Es fácil que este equivocado en algunas de mis afirmaciones y que tal vez no tenga un punto de vista muy acertado de hacia dónde se dirige nuestra sociedad, incluso puede suceder que sea un poco exagerado, pero lo veo así, y los que han intentado hacerme cambiar de opinión en realidad muchos de ellos no sabían lo que es una familia.

Y es que, la familia es una institución social (por lo tanto, no algo meramente privado) que ha revestido diferentes formas en la historia, pero siempre encaminadas a la procreación y a la educación de los hijos. Lo demás será lo que fuere, pero nunca será una familia.

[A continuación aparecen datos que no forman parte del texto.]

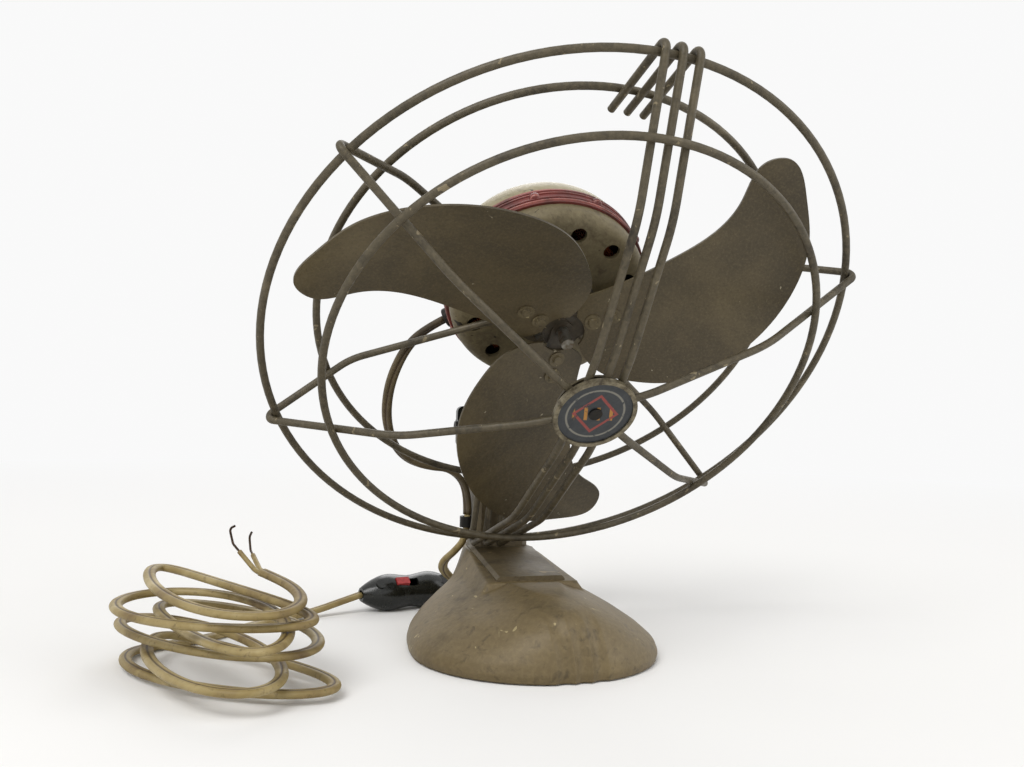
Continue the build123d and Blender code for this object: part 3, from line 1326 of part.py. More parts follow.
HANK_ROUTE = (
    (-71.0, 106.2, 10.65),
    (-83.0, 102.8, 7.8),
    (-95.0, 99.4, 4.8),
    (-107.0, 95.4, 2.9),
    (-119.2, 89.0, 2.55),
    (-130.0, 79.6, 2.55),
    (-140.5, 68.6, 2.55),
    (-150.5, 56.8, 2.55),
    (-164.9, 45.3, 2.55),
    (-177.33, 38.87, 2.55),
)
save(cord_tube(HANK_ROUTE, "flex to hank"), "flex_to_hank")

# the hank's free end is bare: two split cores, each with its stripped conductor bent to a hook
END_SIDE = END_DIR.cross(Vector(0, 0, 1)).normalized()
cores = []
conductors = []
for sign, length, spread, rise in zip((1, -1), CORE_LENGTHS, CORE_SPREADS, CORE_RISES):
    split = HANK_END + END_SIDE * (sign * CORE_OFFSET)
    tip = split + END_DIR * length + END_SIDE * (sign * spread) + Vector(0, 0, rise)
    with BuildPart() as core:
        with BuildLine() as core_path:
            FilletPolyline(split, split + END_DIR * 4.0, tip, radius=6.0)
        with BuildSketch(Plane(origin=core_path.wire() @ 0, z_dir=END_DIR)):
            Circle(CORE_D / 2)
        sweep(path=core_path.wire())
    cores.append(core.part)
    heading = core_path.wire() % 1
    with BuildPart() as conductor:
        with BuildLine() as conductor_path:
            FilletPolyline(
                tip,
                tip + heading * 5.0,
                tip + heading * 8.0 + Vector(0, 0, 5),
                tip + heading * 4.0 + Vector(0, 0, 9),
                radius=[2.0, 2.0],
            )
        with BuildSketch(Plane(origin=tip, z_dir=heading)):
            Circle(CONDUCTOR_D / 2)
        sweep(path=conductor_path.wire())
    conductors.append(conductor.part)
save(Compound(children=cores), "flex_split_cores")
save(Compound(children=conductors), "flex_bare_conductors")
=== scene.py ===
from math import cos, radians, sin

import bpy
import numpy as np
from mathutils import Matrix, Vector


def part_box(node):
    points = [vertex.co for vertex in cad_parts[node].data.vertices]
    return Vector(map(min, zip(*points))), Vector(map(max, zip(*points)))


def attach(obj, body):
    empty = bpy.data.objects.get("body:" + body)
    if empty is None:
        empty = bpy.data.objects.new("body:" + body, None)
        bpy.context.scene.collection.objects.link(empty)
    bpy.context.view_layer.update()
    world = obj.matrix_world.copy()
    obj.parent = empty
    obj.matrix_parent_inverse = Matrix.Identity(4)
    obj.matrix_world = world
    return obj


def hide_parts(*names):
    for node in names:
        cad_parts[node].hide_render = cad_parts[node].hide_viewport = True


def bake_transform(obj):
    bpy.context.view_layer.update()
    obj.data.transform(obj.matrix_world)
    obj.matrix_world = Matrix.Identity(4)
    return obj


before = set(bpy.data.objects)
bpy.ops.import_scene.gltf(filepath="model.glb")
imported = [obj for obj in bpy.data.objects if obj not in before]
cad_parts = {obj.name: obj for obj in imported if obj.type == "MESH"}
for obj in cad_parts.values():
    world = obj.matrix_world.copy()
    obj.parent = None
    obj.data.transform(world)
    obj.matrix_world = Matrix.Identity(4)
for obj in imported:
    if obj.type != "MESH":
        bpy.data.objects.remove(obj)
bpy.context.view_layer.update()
scene = bpy.context.scene
scene.view_settings.view_transform = "Standard"

# ---- camera --------------------------------------------------------------------------------
# The photograph's viewing angle: a little to the left of the front, at the height of the
# fan's neck, level to within a degree, and rolled slightly.
CAMERA_AT = (-0.1563, -0.4756, 0.1251)
CAMERA_AZIMUTH = -16.6
CAMERA_ELEVATION = -1.0
CAMERA_ROLL = 1.46
FOCAL_PIXELS = 1000.0
IMAGE_WIDTH = 1024.0
SENSOR = 36.0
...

En este sentido, la poligamia y la comuna son formas de organización familiar, pero un grupo de amigos o un club nunca lo pueden ser, por más afecto y satisfacción moral que proporcionen a sus miembros. En la cultura occidental y, a través de ella, en la mayoría del mundo, se ha impuesto una forma de familia que procede del derecho romano y de la religión cristiana: la familia basada en la unión matrimonial entre un hombre y una mujer con el fin de procrear y educar a los hijos.

Viéndolo así, si la familia se fundamenta en el afecto, y los afectos son efímeros y pasajeros, la familia ha de ser, necesariamente, efímera y pasajera. Pero ni la familia se basa en el afecto, ni todo afecto da lugar a una familia. El matrimonio se fundamenta en el amor, que lejos de ser una pulsión arbitraria y pasajera, exige fidelidad y eternidad. Nada pasajero es obra del amor. Además, las funciones sociales encomendadas a la familia también exigen su estabilidad.

No debemos equiparar la familia con realidades de otra naturaleza. Equiparar lo que no es equiparable no es una exigencia del principio de igualdad, sino la comisión de una injusticia. Una cosa es reconocer efectos civiles a relaciones afectivas no familiares, y otra vaciar de contenido al matrimonio y a la familia para convertirlos en algo amorfo, indoloro y acogedor. Por estas y otras razones, resulta hoy necesario defender a la familia.